Я ямбами буду глумиться и каркать,
На всех навевая свой страх и тоску.
Забыл все названья, запутал все даты.
Смешал в одно месиво топи и горы.
И средневековый вижу я город,
В котором аптекарем был когда-то.
Стою у аптеки, к двери прислонившись.
Сейчас, сейчас начинается страшное!
Сливаются тени и прячутся в нишах…
Но некогда ждать мне и некого спрашивать.
Так путник в пути, соскочив со стремян,
Присядет и скажет, что понял он счастье,
Что можно ведь жить, ни к чему не стремясь,
И вскочит в седло, чтобы снова умчаться.
И уже на запад плывут каравеллы.
Вдали показалась страна откровения…
Дальше не помню. Главную свою цель Женя видел в том, чтобы нагромоздить побольше яркого и картинного сумбура. Он был похож на живописца, который старается в предметном мире проницательно заглянуть в запредметное.
И хватит о нем — пока. В книге моей жизни ему будет отведено еще много страниц.

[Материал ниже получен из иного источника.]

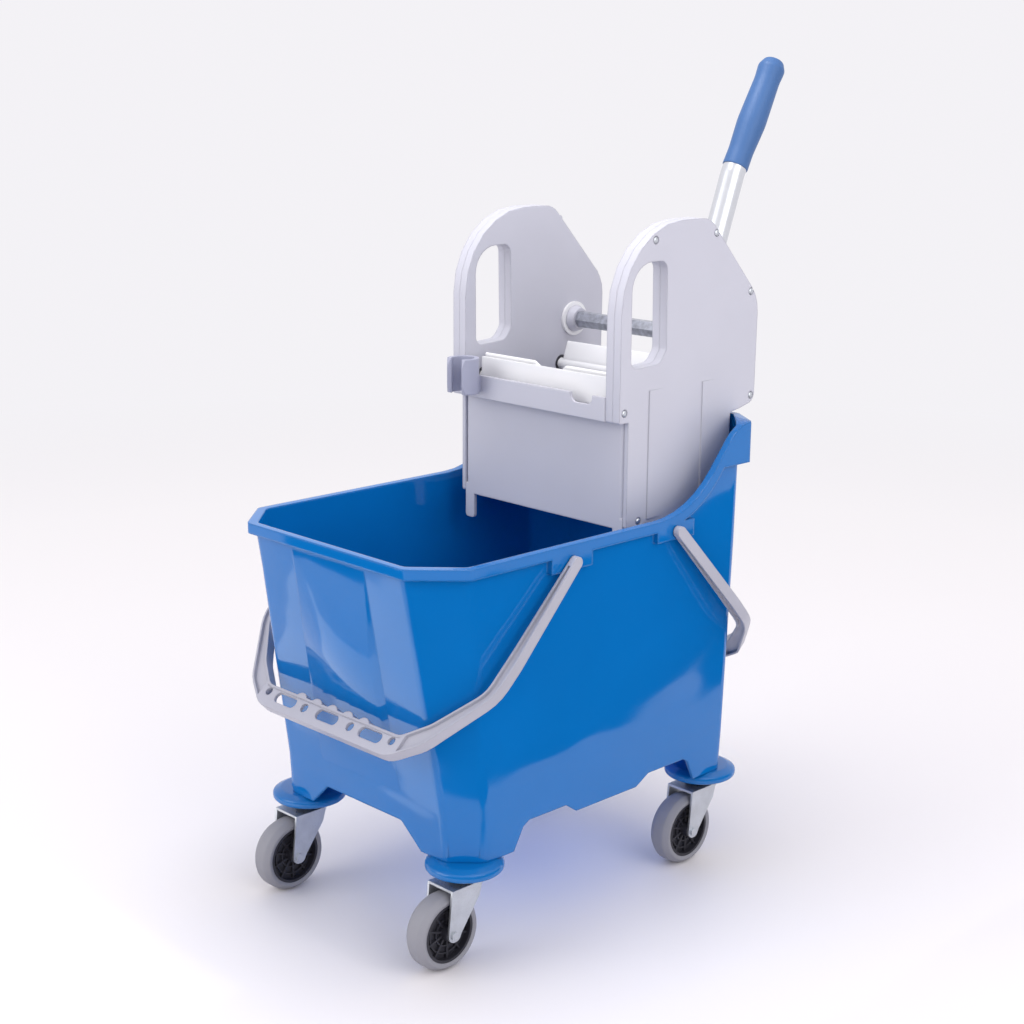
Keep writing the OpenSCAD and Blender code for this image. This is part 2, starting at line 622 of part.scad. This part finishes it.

Семен Липкин реже всех нас посещал литературные кружки и предпочитал «Перевал», а не «Молодую гвардию». Он рано дистанцировался от молодогвардейства, хоть был на год или два моложе меня и Пети. И (в отличие от меня и Бугаевского) он, как и Кроль, жил только поэзией. Конечно, в молодости Семен не мог сравниться с Петей по части литературной эрудиции, но в творчестве не уступал никому. Его стихи покоряли — и формой, и мыслями, и чувствами. Он полностью отошел от гремящей комсомольской поэзии, раньше всех нас — исключая, естественно, Петю — углубился в заброшенные рудоносные недра Серебряного века. Меня восхищало и его литературное мастерство, и самый дух его стихов. Они были мне близки. Как-то он переписал и подарил мне два особенно восхитивших меня стихотворения. Они сохранились. Не знаю, напечатаны ли они где-нибудь, сохранились ли у него самого.